Solve ODE by Power Series - Singular Point

Hi all,

So I am just wondering if anyone can confirm that the following is a solution of the DE. I'm not entirely sure how to differentiate a factorial so I am at crossroads for checking to see if it satisfies the DE. This was a question off an exam I wrote this morning, and I'm just wondering if that solution is indeed correct.

$\displaystyle xy'' + y' - x^2y = 0$

Solution = $\displaystyle 1 + \sum^{\infty}_{n=1}{\frac{x^{3n}}{(n^2)!}$

Thanks in advance! :)

Re: Solve ODE by Power Series - Singular Point

y=a+b*x+c*x^2+d*x^3+e*x^4...

y'=b+2c*x+3d*x^2+4e*x^3 and so on ...you equate multipliers in both sides of DE...

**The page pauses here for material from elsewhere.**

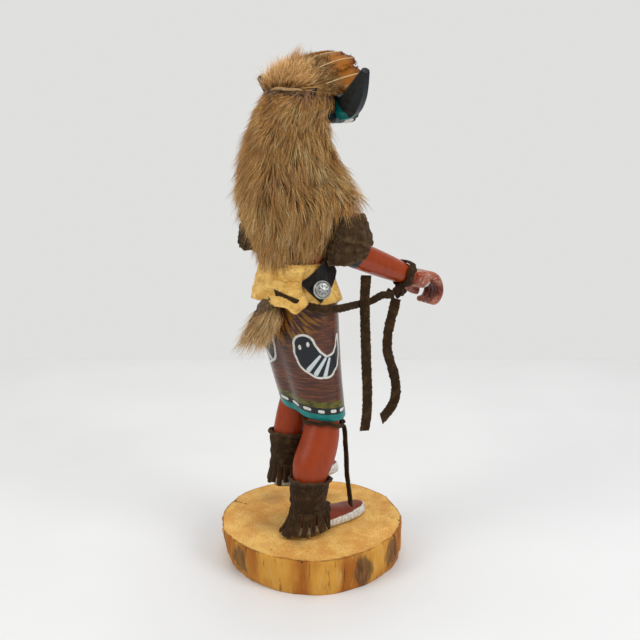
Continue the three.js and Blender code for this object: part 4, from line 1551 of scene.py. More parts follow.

Re: Solve ODE by Power Series - Singular Point

Quote:

Originally Posted by

**sjmiller** Hi all,

So I am just wondering if anyone can confirm that the following is a solution of the DE. I'm not entirely sure how to differentiate a factorial so I am at crossroads for checking to see if it satisfies the DE. This was a question off an exam I wrote this morning, and I'm just wondering if that solution is indeed correct.

$\displaystyle xy'' + y' - x^2y = 0$

Solution = $\displaystyle 1 + \sum^{\infty}_{n=1}{\frac{x^{3n}}{(n^2)!}$

Thanks in advance! :)

You don't need to differentiate the factorial, it's a constant. x is the variable.